Investors fled Foxton’s shares yesterday after the London property agent warned that it expected a slowdown in the housing market in the second half of the year.
The company, which floated in September last year, said measures introduced by the Bank of England to temper mortgage lending and the expectation of a hike in interest rates were already having an impact on short-term demand.
“Looking ahead to the second half, we expect the growth in transaction volumes to slow from the rapid rate seen in the first half,” chief executive Nic Budden said.
Shares, which have risen 18 per cent in the past two weeks, were down 10.3 per cent, or 30.3p last night to 264p.
Foxtons posted a 57 per cent jump in pre-tax profits to £23m in the first half of the year, thanks to “higher sales and mortgage volumes” and declared £12.8m payout to shareholders through a maiden interim and special dividend.
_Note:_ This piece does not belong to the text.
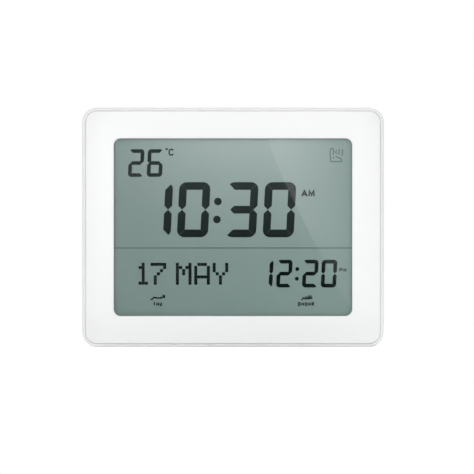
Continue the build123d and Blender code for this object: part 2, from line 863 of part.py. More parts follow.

Sales rose 16.2 per cent to £72.8m driven by strong growth across its sales and mortgage broking divisions, up 20 per cent and 40 per cent respectively.
The company, which last year earned more than half its revenue from its lettings business, is focused on expansion within London, home to 40 of its 42 branches, and has said it is aiming for five to 10 new branch openings a year up to 2018.
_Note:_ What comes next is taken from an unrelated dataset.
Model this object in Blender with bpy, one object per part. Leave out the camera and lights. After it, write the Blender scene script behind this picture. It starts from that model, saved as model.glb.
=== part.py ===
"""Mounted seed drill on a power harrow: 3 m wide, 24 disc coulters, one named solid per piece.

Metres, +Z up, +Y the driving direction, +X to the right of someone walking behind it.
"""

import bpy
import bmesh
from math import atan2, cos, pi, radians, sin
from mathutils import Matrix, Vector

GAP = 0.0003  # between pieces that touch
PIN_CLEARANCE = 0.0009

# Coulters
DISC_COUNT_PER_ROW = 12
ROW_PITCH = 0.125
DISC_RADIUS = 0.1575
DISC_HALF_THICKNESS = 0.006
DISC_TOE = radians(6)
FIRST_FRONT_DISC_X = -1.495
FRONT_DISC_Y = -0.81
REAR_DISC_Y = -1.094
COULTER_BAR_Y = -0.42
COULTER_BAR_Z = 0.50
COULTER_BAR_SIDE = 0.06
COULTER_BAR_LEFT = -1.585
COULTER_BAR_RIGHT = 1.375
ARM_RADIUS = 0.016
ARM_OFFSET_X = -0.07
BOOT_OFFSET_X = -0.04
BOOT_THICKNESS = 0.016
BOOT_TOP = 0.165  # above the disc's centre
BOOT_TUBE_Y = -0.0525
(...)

New figures showed the rapid increase in borrowing by the capital’s first-time buyers, with surging prices adding to the pressure on mortgage lending.
First-time buyers borrowed £3bn during the second quarter of the year, an increase of 27 per cent on the same three months last year, according to the Council of Mortgage Lenders (CML)
Properties bought by newcomers to the market in London are getting more expensive. In the last quarter, 63 per cent of the first-timers bought properties worth more than £250,000, in comparison to 51 per cent in the same period during last year and 17 per cent in the UK as a whole. Earlier this week, property firm Savills projected no price growth at all by 2016.